Mantis: Lightweight Calibrated Foundation Model for User-Friendly Time Series Classification
Vasilii Feofanov, Songkang Wen, Marius Alonso, Romain Ilbert, Hongbo Guo, Malik Tiomoko, Lujia Pan, Jianfeng Zhang, Ievgen Redko
TL;DR
Mantis introduces a lightweight Vision Transformer–based foundation model for time series classification, pre-trained with a contrastive objective on a large, diverse unlabeled dataset and released as open-source. It features a novel token generator that outputs 32 tokens from raw, differential, and statistical patches, a ViT backbone of 6 layers with a class token, and a flexible projector/prediction head for pre-training and fine-tuning. The authors also propose adapters to compress multivariate channels, enabling efficient inference and fine-tuning on high-channel data. Empirical results show Mantis achieves superior accuracy and calibration compared to state-of-the-art TS foundation models in both zero-shot and fine-tuning regimes, with practical guidance for adapters and calibration techniques in real-world deployments.
Abstract
In recent years, there has been increasing interest in developing foundation models for time series data that can generalize across diverse downstream tasks. While numerous forecasting-oriented foundation models have been introduced, there is a notable scarcity of models tailored for time series classification.

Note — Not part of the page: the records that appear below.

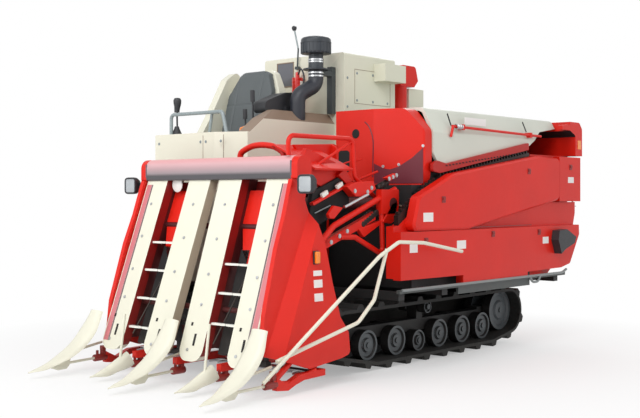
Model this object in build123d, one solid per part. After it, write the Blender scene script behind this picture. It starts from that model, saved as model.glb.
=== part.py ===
"""Four-row head-feeding rice combine on rubber crawlers, as separate nodes.

Millimetres. +X is the machine's left, -Y its front, +Z up; z = 0 is the ground under the lugs.
Points of an outline are (a, b) or (a, b, corner radius).
"""

import math
import os

from build123d import *

# ---- crawlers -------------------------------------------------------------------------------
TRACK_MID_X = -110.0        # the crawlers sit right of the middle, under the grain tank
TRACK_GAUGE = 1020.0
TRACK_WIDTH = 400.0
BELT = 20.0                 # rubber belt without its lugs
LUG_HEIGHT = 28.0
LUG_BASE = 74.0
LUG_TOP = 40.0
LINKS = 46                  # lugs stand left and right by turns
WHEEL_Z = LUG_HEIGHT + BELT # inner face of the ground run
SPROCKET_Y, SPROCKET_Z, SPROCKET_R = -600.0, 240.0, 130.0
IDLER_Y, IDLER_Z, IDLER_R = 1290.0, 235.0, 145.0
ROAD_WHEEL_R = 95.0
ROAD_WHEEL_YS = (-280.0, 20.0, 510.0, 790.0, 1050.0)
BOGIE_Y, BOGIE_R = 265.0, 70.0
CARRIER_Y, CARRIER_R = 370.0, 42.0
SEAT_GAP = 0.3              # gap of curved faces that seat on each other
PIN_GAP = 0.05              # radial running clearance of a pin in its hole
BEAM_HALF = 40.0            # half width of a crawler's beam
BEAM_Z = (170.0, 250.0)
DISC_X = (48.0, 112.0)      # a wheel's disc, out from the crawler's middle
AXLE_R = 18.0

# ---- chassis --------------------------------------------------------------------------------
RAIL_XS = (-310.0, 90.0)
RAIL_HALF = 35.0
RAIL_Z = (310.0, 450.0)
RAIL_Y = (-560.0, 1600.0)
DECK_Z = 500.0              # top of the cross channels, under every housing
CHANNEL_YS = (-350.0, 110.0, 620.0, 1130.0, 1560.0)
CHANNEL_HALF = 30.0
CHANNEL_X = (-890.0, 825.0)
CROSS_BEAM_YS = (150.0, 920.0)
CROSS_BEAM_Z = (175.0, 235.0)

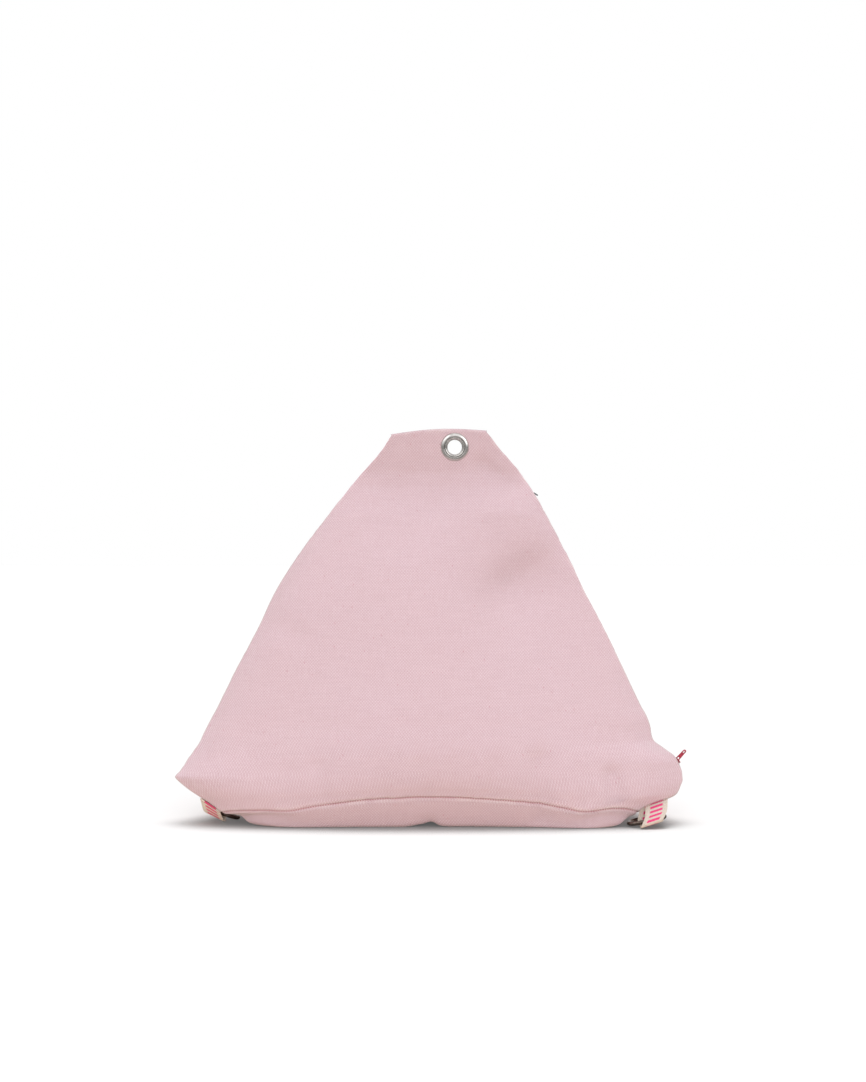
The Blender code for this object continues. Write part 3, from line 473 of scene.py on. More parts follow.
class Cover:
    """The pouf's cloth as rows of points from the floor to the top edge, each running once round from the
    middle of the left seam along the front, the right side and the left side."""

    def __init__(self):
        self.heights = row_heights()
        self.points = self.round_the_rows()
        self.rows, self.columns = self.points.shape[:2]

    def round_the_rows(self):
        """The level sections of the whole cloth, as rows of points through every panel and seam."""
        z = self.heights
        left, right, back, fill = (sampled(rows, z) for rows in (LEFT_SEAM, RIGHT_SEAM, BACK_SEAM, FILLING))
        half_left, half_right = (flat_vectors(0.0, seam.thickness / 2) for seam in (left, right))
        left_edge, right_edge = (flat_vectors(seam.x, seam.y) for seam in (left, right))
        left_corner, right_corner = (flat_vectors(x, fill.side_y) for x in (fill.left_x, fill.right_x))
        settled = flat_vectors(0.0, EDGE_SETTLE * self.below_top()[:, 0])
        back_right, back_left = (flat_vectors(back.x + side * back.half_width, back.y) for side in (1, -1))
        back_right_corner, back_left_corner = (
            flat_vectors(back.x + side * fill.back_half_width, fill.back_y) for side in (1, -1)
        )
        front = panel(
            (left_edge - half_left, right_edge - half_right),
            (left_corner - half_left + settled, right_corner - half_right + settled),
            (headings(-fill.front_angle), headings(180 + fill.front_angle)),
            FRONT_STEPS,
        )
        right_side = panel(
            (right_edge + half_right, back_right),
            (right_corner + half_right, back_right_corner),
            (headings(180 - fill.side_angle), headings(-fill.back_angle)),
            SIDE_STEPS,
        )
        left_side = panel(
            (back_left, left_edge + half_left),
            (back_left_corner, left_corner + half_left),
            (headings(180 + fill.back_angle), headings(fill.side_angle)),
            SIDE_STEPS,
        )
        side_share = np.linspace(0, 1, SIDE_STEPS + 1)
        side_rise = SIDE_SEAM_RISE * np.sin(math.pi * side_share) ** SIDE_SEAM_POWER
        right_side, left_side = (self.in_space(side, side_rise) for side in (right_side, left_side))
        front = self.in_space(front, monotone(FRONT_SEAM, "rise", np.linspace(0, 1, FRONT_STEPS + 1)))
        rolled = self.edge_roll(front)
        low = np.clip(1 - front[..., 2] / FRONT_SEAM_HEIGHT, 0, 1)
        for pucker in PUCKERS:
            front[..., 2] += pucker.lift * low * np.exp(-(((front[..., 0] - pucker.x) / pucker.width) ** 2))
        pressed = fold_depth(front[..., 0], front[..., 2])
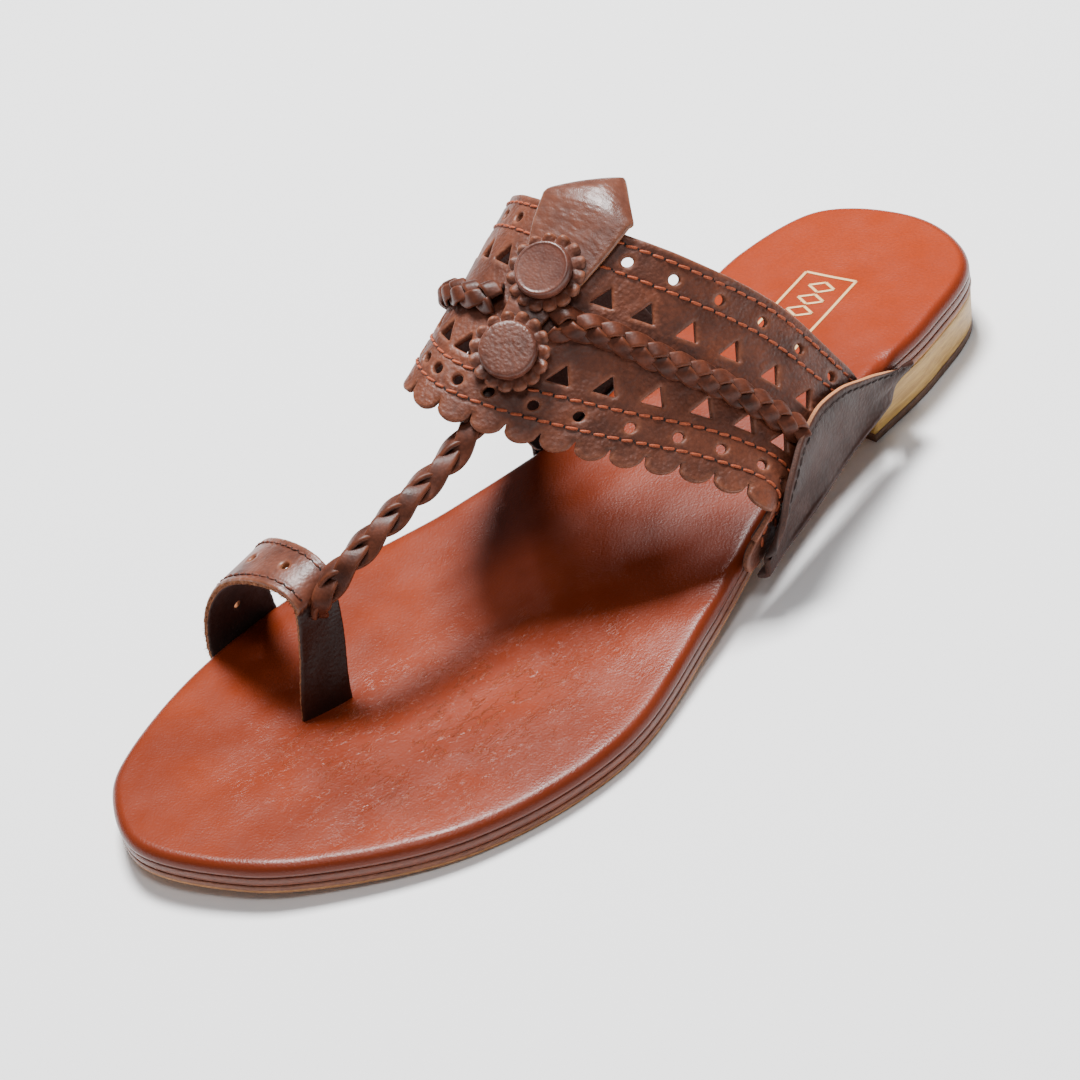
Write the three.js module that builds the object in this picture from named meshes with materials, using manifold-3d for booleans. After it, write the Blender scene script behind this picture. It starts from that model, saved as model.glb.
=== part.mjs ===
// Left kolhapuri sandal, in millimetres.
// +Y points to the toe, +X to the wearer's right (the inner side of a left foot) and +Z up.
// The origin lies on the floor, under the middle of the sandal's box.
import * as THREE from 'three';
import Module from 'manifold-3d';

const wasm = await Module();
wasm.setup();

// ---------- driving dimensions ----------
const soleLength = 250;
const centreShift = 8.3;            // moves the finished sandal so that its box is centred on X
const fitGap = 0.3;                 // clearance between neighbouring pieces
const leatherWall = 1.7;            // straps and vamp
const flapWall = 1.5;               // side flaps and centre tab

const outsoleThickness = 2.0;
const midsoleThickness = 1.7;
const insoleThickness = 3.2;
const toeSpring = 3.6;              // lift of the outsole under the toe tip
const toeSpringStart = 62;          // the forefoot rests on the floor from here ...
const forefootFlatEnd = 42;         // ... back to here
const seatLift = 11.5;              // underside of the outsole at the heel seat
const seatFront = -74;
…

To address this gap, we present Mantis, a new open-source foundation model for time series classification based on the Vision Transformer (ViT) architecture that has been pre-trained using a contrastive learning approach. Our experimental results show that Mantis outperforms existing foundation models both when the backbone is frozen and when fine-tuned, while achieving the lowest calibration error. In addition, we propose several adapters to handle the multivariate setting, reducing memory requirements and modeling channel interdependence.